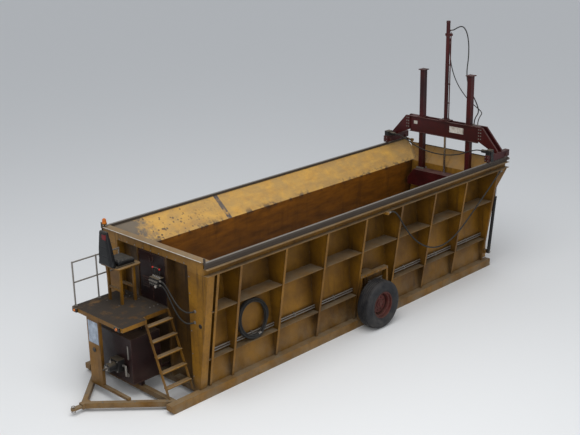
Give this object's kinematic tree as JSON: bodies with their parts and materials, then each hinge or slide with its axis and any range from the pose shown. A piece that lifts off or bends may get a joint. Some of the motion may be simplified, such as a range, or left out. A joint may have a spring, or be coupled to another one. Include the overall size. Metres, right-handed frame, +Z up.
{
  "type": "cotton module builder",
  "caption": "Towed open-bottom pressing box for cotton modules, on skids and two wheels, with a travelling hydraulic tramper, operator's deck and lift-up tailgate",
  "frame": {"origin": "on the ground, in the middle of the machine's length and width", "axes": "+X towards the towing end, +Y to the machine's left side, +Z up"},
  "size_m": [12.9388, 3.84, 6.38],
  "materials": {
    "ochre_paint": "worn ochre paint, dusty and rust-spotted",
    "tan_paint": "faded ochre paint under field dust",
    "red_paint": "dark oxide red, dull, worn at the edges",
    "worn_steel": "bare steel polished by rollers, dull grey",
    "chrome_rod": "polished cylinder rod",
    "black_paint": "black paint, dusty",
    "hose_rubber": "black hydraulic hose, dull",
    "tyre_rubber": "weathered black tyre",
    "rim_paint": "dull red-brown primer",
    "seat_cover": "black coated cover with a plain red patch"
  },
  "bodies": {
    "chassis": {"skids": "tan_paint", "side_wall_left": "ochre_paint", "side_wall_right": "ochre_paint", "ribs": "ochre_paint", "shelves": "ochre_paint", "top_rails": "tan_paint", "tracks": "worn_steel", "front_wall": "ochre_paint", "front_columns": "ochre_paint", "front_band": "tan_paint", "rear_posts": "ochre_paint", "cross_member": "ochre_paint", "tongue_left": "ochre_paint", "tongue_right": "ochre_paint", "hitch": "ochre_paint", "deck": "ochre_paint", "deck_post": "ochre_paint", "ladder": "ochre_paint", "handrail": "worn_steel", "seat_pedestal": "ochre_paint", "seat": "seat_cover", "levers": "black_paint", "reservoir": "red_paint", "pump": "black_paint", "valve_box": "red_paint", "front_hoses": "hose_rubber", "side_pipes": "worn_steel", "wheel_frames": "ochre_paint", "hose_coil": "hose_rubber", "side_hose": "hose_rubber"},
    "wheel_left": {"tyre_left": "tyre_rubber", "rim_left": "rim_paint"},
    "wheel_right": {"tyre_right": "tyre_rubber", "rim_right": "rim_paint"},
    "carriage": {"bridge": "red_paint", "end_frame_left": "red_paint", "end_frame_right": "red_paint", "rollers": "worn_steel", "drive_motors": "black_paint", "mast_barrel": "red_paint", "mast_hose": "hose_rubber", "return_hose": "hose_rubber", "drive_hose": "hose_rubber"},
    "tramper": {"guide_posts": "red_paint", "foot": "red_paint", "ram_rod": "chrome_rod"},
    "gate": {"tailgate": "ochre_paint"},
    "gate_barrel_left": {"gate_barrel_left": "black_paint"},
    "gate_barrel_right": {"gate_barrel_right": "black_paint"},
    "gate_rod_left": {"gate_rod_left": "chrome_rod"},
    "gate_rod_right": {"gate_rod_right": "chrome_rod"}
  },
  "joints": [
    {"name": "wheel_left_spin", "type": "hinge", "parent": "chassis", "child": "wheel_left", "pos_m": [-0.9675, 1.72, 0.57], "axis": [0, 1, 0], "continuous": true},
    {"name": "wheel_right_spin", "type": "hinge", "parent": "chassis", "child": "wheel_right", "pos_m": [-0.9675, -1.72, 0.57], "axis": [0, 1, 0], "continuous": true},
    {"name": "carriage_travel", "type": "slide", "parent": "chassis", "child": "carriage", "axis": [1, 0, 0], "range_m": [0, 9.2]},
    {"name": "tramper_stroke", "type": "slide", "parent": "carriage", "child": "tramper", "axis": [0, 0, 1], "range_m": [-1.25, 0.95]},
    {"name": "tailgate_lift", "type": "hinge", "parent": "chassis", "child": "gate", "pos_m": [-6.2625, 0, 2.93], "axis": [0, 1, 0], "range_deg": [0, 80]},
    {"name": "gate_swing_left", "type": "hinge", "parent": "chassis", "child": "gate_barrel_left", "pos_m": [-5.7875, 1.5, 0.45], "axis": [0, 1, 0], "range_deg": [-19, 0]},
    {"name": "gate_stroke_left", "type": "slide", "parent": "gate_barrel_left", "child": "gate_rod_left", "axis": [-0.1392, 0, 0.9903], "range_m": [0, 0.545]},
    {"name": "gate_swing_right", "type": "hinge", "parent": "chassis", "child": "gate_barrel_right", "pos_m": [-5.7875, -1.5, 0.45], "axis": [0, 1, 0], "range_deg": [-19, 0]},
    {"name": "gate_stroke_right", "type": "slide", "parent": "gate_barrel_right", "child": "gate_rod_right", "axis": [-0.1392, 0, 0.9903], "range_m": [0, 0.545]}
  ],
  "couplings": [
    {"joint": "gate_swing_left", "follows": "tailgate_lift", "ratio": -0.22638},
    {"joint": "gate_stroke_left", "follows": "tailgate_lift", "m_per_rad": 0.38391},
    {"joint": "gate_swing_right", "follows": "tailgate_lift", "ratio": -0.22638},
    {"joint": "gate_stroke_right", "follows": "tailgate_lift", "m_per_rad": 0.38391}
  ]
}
##############################
Return the whole listing exactly, with every line included.

▶ [EXPECTED OUTPUT]:
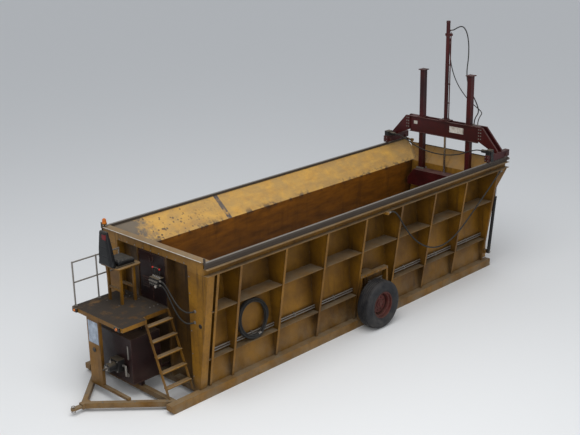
Give this object's kinematic tree as JSON: bodies with their parts and materials, then each hinge or slide with its axis and any range from the pose shown. A piece that lifts off or bends may get a joint. Some of the motion may be simplified, such as a range, or left out. A joint may have a spring, or be coupled to another one. Include the overall size. Metres, right-handed frame, +Z up.
{
  "type": "cotton module builder",
  "caption": "Towed open-bottom pressing box for cotton modules, on skids and two wheels, with a travelling hydraulic tramper, operator's deck and lift-up tailgate",
  "frame": {"origin": "on the ground, in the middle of the machine's length and width", "axes": "+X towards the towing end, +Y to the machine's left side, +Z up"},
  "size_m": [12.9388, 3.84, 6.38],
  "materials": {
    "ochre_paint": "worn ochre paint, dusty and rust-spotted",
    "tan_paint": "faded ochre paint under field dust",
    "red_paint": "dark oxide red, dull, worn at the edges",
    "worn_steel": "bare steel polished by rollers, dull grey",
    "chrome_rod": "polished cylinder rod",
    "black_paint": "black paint, dusty",
    "hose_rubber": "black hydraulic hose, dull",
    "tyre_rubber": "weathered black tyre",
    "rim_paint": "dull red-brown primer",
    "seat_cover": "black coated cover with a plain red patch"
  },
  "bodies": {
    "chassis": {"skids": "tan_paint", "side_wall_left": "ochre_paint", "side_wall_right": "ochre_paint", "ribs": "ochre_paint", "shelves": "ochre_paint", "top_rails": "tan_paint", "tracks": "worn_steel", "front_wall": "ochre_paint", "front_columns": "ochre_paint", "front_band": "tan_paint", "rear_posts": "ochre_paint", "cross_member": "ochre_paint", "tongue_left": "ochre_paint", "tongue_right": "ochre_paint", "hitch": "ochre_paint", "deck": "ochre_paint", "deck_post": "ochre_paint", "ladder": "ochre_paint", "handrail": "worn_steel", "seat_pedestal": "ochre_paint", "seat": "seat_cover", "levers": "black_paint", "reservoir": "red_paint", "pump": "black_paint", "valve_box": "red_paint", "front_hoses": "hose_rubber", "side_pipes": "worn_steel", "wheel_frames": "ochre_paint", "hose_coil": "hose_rubber", "side_hose": "hose_rubber"},
    "wheel_left": {"tyre_left": "tyre_rubber", "rim_left": "rim_paint"},
    "wheel_right": {"tyre_right": "tyre_rubber", "rim_right": "rim_paint"},
    "carriage": {"bridge": "red_paint", "end_frame_left": "red_paint", "end_frame_right": "red_paint", "rollers": "worn_steel", "drive_motors": "black_paint", "mast_barrel": "red_paint", "mast_hose": "hose_rubber", "return_hose": "hose_rubber", "drive_hose": "hose_rubber"},
    "tramper": {"guide_posts": "red_paint", "foot": "red_paint", "ram_rod": "chrome_rod"},
    "gate": {"tailgate": "ochre_paint"},
    "gate_barrel_left": {"gate_barrel_left": "black_paint"},
    "gate_barrel_right": {"gate_barrel_right": "black_paint"},
    "gate_rod_left": {"gate_rod_left": "chrome_rod"},
    "gate_rod_right": {"gate_rod_right": "chrome_rod"}
  },
  "joints": [
    {"name": "wheel_left_spin", "type": "hinge", "parent": "chassis", "child": "wheel_left", "pos_m": [-0.9675, 1.72, 0.57], "axis": [0, 1, 0], "continuous": true},
    {"name": "wheel_right_spin", "type": "hinge", "parent": "chassis", "child": "wheel_right", "pos_m": [-0.9675, -1.72, 0.57], "axis": [0, 1, 0], "continuous": true},
    {"name": "carriage_travel", "type": "slide", "parent": "chassis", "child": "carriage", "axis": [1, 0, 0], "range_m": [0, 9.2]},
    {"name": "tramper_stroke", "type": "slide", "parent": "carriage", "child": "tramper", "axis": [0, 0, 1], "range_m": [-1.25, 0.95]},
    {"name": "tailgate_lift", "type": "hinge", "parent": "chassis", "child": "gate", "pos_m": [-6.2625, 0, 2.93], "axis": [0, 1, 0], "range_deg": [0, 80]},
    {"name": "gate_swing_left", "type": "hinge", "parent": "chassis", "child": "gate_barrel_left", "pos_m": [-5.7875, 1.5, 0.45], "axis": [0, 1, 0], "range_deg": [-19, 0]},
    {"name": "gate_stroke_left", "type": "slide", "parent": "gate_barrel_left", "child": "gate_rod_left", "axis": [-0.1392, 0, 0.9903], "range_m": [0, 0.545]},
    {"name": "gate_swing_right", "type": "hinge", "parent": "chassis", "child": "gate_barrel_right", "pos_m": [-5.7875, -1.5, 0.45], "axis": [0, 1, 0], "range_deg": [-19, 0]},
    {"name": "gate_stroke_right", "type": "slide", "parent": "gate_barrel_right", "child": "gate_rod_right", "axis": [-0.1392, 0, 0.9903], "range_m": [0, 0.545]}
  ],
  "couplings": [
    {"joint": "gate_swing_left", "follows": "tailgate_lift", "ratio": -0.22638},
    {"joint": "gate_stroke_left", "follows": "tailgate_lift", "m_per_rad": 0.38391},
    {"joint": "gate_swing_right", "follows": "tailgate_lift", "ratio": -0.22638},
    {"joint": "gate_stroke_right", "follows": "tailgate_lift", "m_per_rad": 0.38391}
  ]
}